■ WORK TO BE COMPLETED ■
Print the listing below from its opening line through the line holding "of its hole.", both ends included.

■ MATERIAL PROVIDED ■
▼
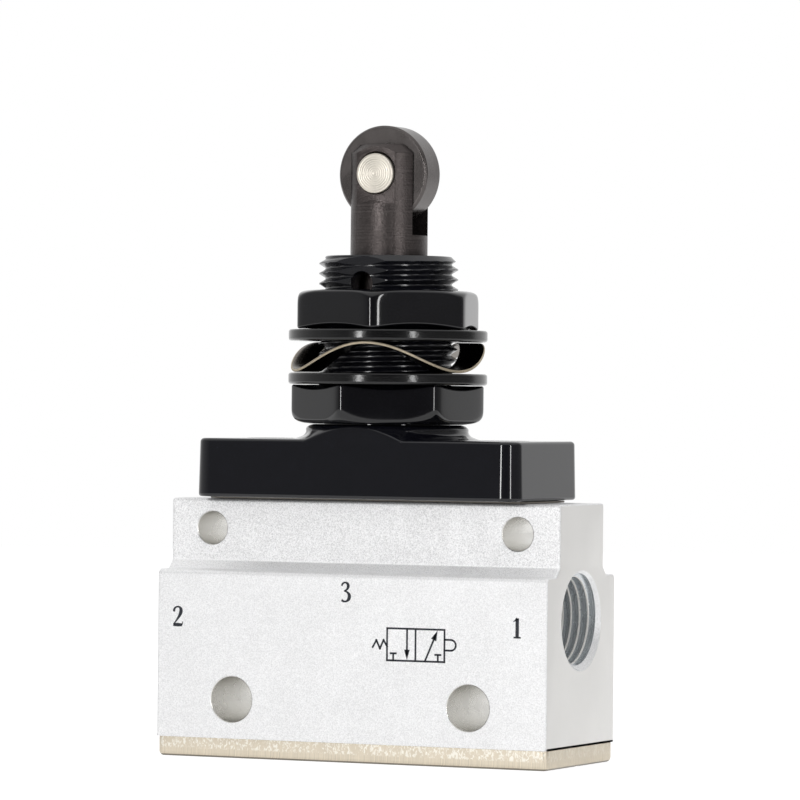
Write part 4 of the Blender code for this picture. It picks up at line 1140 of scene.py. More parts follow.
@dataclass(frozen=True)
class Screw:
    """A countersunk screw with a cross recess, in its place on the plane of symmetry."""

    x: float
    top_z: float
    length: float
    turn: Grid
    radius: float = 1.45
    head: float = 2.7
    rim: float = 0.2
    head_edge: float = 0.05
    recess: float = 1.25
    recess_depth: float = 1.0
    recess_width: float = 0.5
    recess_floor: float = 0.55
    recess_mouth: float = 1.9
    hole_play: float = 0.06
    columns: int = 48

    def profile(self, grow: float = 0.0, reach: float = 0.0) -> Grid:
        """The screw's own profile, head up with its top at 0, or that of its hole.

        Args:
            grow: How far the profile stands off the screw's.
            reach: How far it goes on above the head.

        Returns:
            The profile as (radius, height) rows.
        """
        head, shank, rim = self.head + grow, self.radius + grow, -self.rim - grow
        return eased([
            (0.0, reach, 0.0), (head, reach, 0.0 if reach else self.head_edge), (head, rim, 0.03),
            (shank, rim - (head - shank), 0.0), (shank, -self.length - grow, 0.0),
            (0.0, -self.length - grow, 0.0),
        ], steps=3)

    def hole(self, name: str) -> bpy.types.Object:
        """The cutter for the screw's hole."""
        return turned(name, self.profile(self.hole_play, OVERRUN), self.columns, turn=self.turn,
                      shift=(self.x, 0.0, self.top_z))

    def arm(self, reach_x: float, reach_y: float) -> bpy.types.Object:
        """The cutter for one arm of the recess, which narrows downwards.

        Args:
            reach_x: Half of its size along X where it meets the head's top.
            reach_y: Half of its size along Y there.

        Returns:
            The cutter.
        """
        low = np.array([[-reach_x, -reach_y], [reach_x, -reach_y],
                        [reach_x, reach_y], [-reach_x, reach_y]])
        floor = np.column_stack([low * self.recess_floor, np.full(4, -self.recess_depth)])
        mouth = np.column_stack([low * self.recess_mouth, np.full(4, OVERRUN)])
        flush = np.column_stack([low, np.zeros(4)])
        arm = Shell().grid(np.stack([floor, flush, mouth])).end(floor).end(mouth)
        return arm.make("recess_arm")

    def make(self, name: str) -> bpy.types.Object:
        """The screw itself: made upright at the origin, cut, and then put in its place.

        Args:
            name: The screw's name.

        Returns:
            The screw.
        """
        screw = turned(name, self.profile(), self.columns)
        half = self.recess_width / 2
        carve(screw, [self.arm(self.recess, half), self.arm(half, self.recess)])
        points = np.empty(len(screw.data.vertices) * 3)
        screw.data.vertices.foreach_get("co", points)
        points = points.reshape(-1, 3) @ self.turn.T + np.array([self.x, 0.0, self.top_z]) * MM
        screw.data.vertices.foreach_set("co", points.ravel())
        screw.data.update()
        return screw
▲
■ TASK SOLUTION ■
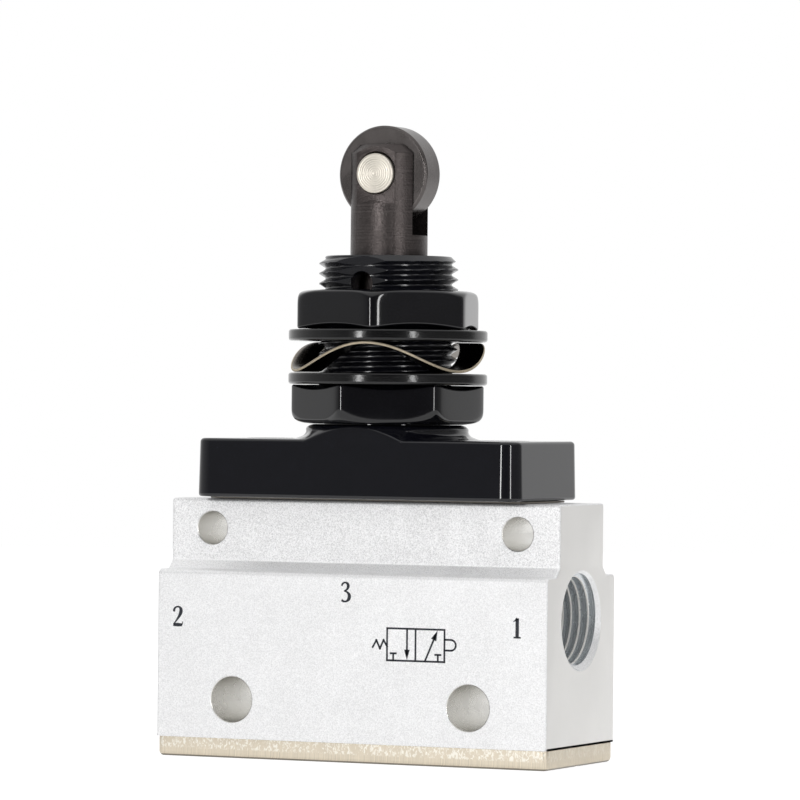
Write part 4 of the Blender code for this picture. It picks up at line 1140 of scene.py. More parts follow.
@dataclass(frozen=True)
class Screw:
    """A countersunk screw with a cross recess, in its place on the plane of symmetry."""

    x: float
    top_z: float
    length: float
    turn: Grid
    radius: float = 1.45
    head: float = 2.7
    rim: float = 0.2
    head_edge: float = 0.05
    recess: float = 1.25
    recess_depth: float = 1.0
    recess_width: float = 0.5
    recess_floor: float = 0.55
    recess_mouth: float = 1.9
    hole_play: float = 0.06
    columns: int = 48

    def profile(self, grow: float = 0.0, reach: float = 0.0) -> Grid:
        """The screw's own profile, head up with its top at 0, or that of its hole.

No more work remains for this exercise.